Orelsan met le doigt là où ça fait mal, et je ne suis pas loin de penser que ceux qui sont le plus responsables de ce décalage, de cette situation sont certainement d’avantage à chercher dans les adultes d’aujourd’hui, dans les médias et les hommes politiques… Bizarrement, tous ceux qui s’offusquent, s’expriment, en font des tonnes par rapport à un jeune rappeur qui pose des chansons, avec ces mots à lui, avec son désespoir, son amertume, sa violence et surtout beaucoup d’humour et d’auto-dérision, et ça, on ne le dit que trop peu…
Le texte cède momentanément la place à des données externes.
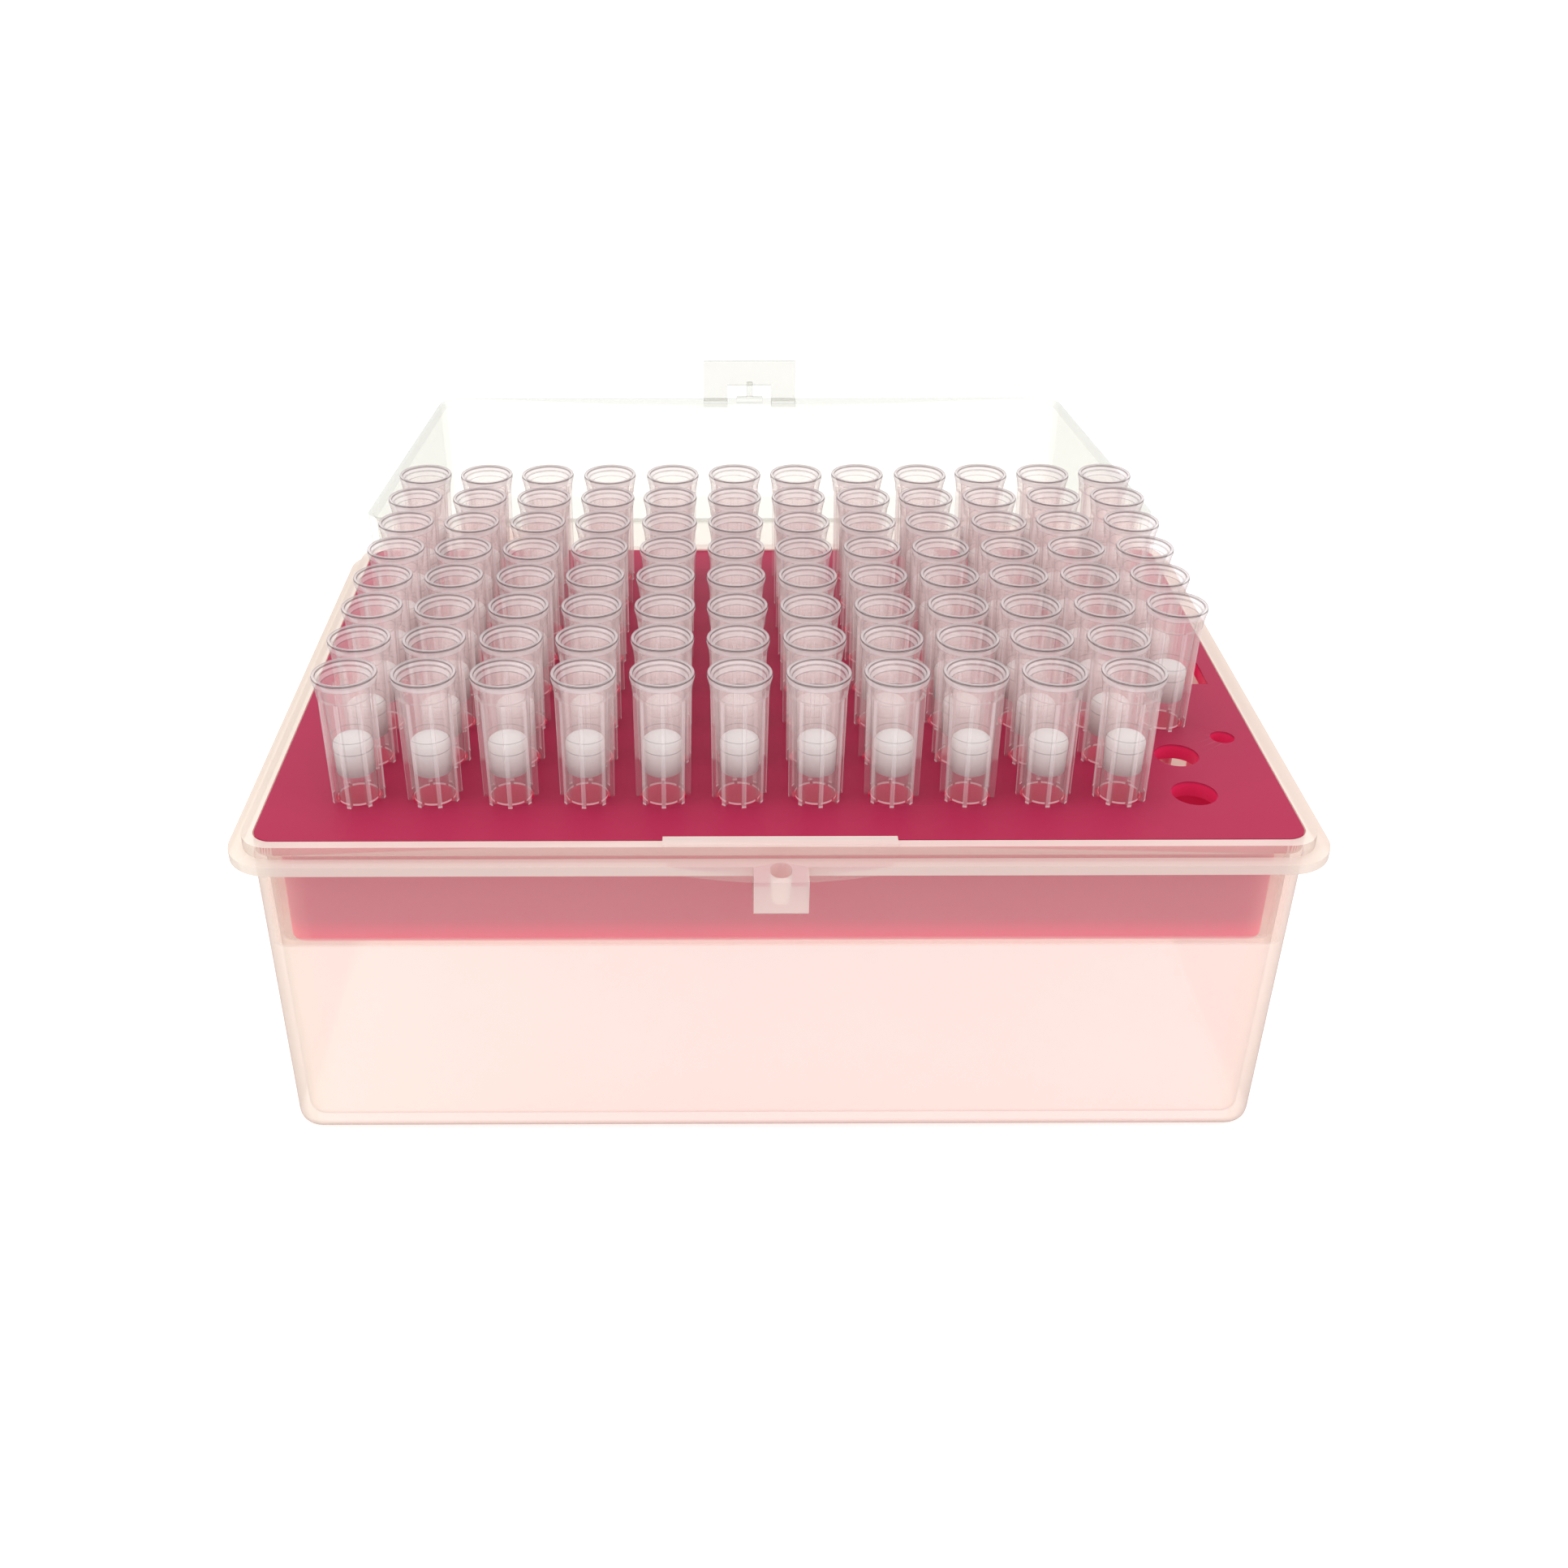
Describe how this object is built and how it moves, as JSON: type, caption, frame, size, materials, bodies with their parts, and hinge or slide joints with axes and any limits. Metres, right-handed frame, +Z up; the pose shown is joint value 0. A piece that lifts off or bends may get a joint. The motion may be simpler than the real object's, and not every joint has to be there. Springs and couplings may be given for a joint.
{
  "type": "box of pipette tips",
  "caption": "Hinged clear-lidded laboratory box holding a rack of ribbed filter pipette tips in a rectangular grid, with its lid folded back.",
  "frame": {"origin": "centre of the tray's flat underside, on the plane it stands on", "axes": "+Z up, -Y towards the latch at the front, +Y towards the hinge, +X to the right as seen from the latch side"},
  "size_m": [0.1266, 0.1911, 0.06],
  "materials": {
    "natural_polypropylene": "translucent, satin",
    "crimson_polypropylene": "satin",
    "clear_polypropylene": "clear, glossy",
    "tip_polypropylene": "clear, glossy",
    "porous_polyethylene": "porous, matte"
  },
  "bodies": {
    "tray": {"base_box": "natural_polypropylene", "tip_rack": "crimson_polypropylene", "tips_column_01": "tip_polypropylene", "tips_column_02": "tip_polypropylene", "tips_column_03": "tip_polypropylene", "tips_column_04": "tip_polypropylene", "tips_column_05": "tip_polypropylene", "tips_column_06": "tip_polypropylene", "tips_column_07": "tip_polypropylene", "tips_column_08": "tip_polypropylene", "tips_column_09": "tip_polypropylene", "tips_column_10": "tip_polypropylene", "tips_column_11": "tip_polypropylene", "tips_column_12": "tip_polypropylene", "filters_column_01": "porous_polyethylene", "filters_column_02": "porous_polyethylene", "filters_column_03": "porous_polyethylene", "filters_column_04": "porous_polyethylene", "filters_column_05": "porous_polyethylene", "filters_column_06": "porous_polyethylene", "filters_column_07": "porous_polyethylene", "filters_column_08": "porous_polyethylene", "filters_column_09": "porous_polyethylene", "filters_column_10": "porous_polyethylene", "filters_column_11": "porous_polyethylene", "filters_column_12": "porous_polyethylene"},
    "cover": {"lid": "clear_polypropylene"}
  },
  "joints": [
    {"name": "lid_hinge", "type": "hinge", "parent": "tray", "child": "cover", "pos_m": [0, 0.0469, 0.044], "axis": [1, 0, 0], "range_deg": [0, 186]}
  ]
}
Alors un grand Merci à Cali ou à Anaïs et à tous ceux qui osent défendre et programmer dans leurs salles ou festivals ce qui n’est pas « politiquement correct » et ce qui correspond malgré tout à un temps donné, à une époque, à un contexte !!!
Pour moi, Orelsan, c’est le Didier Super du Hip-Hop et lorsque j’entends certains titres de TTC, qui pour le coup sont de joyeux machos, vulgaires, alcooliques et misogynes, passés sur les ondes, je me dis qu’on se trompe de cible et qu’on ne veut pas regarder le vrai débat en face !!!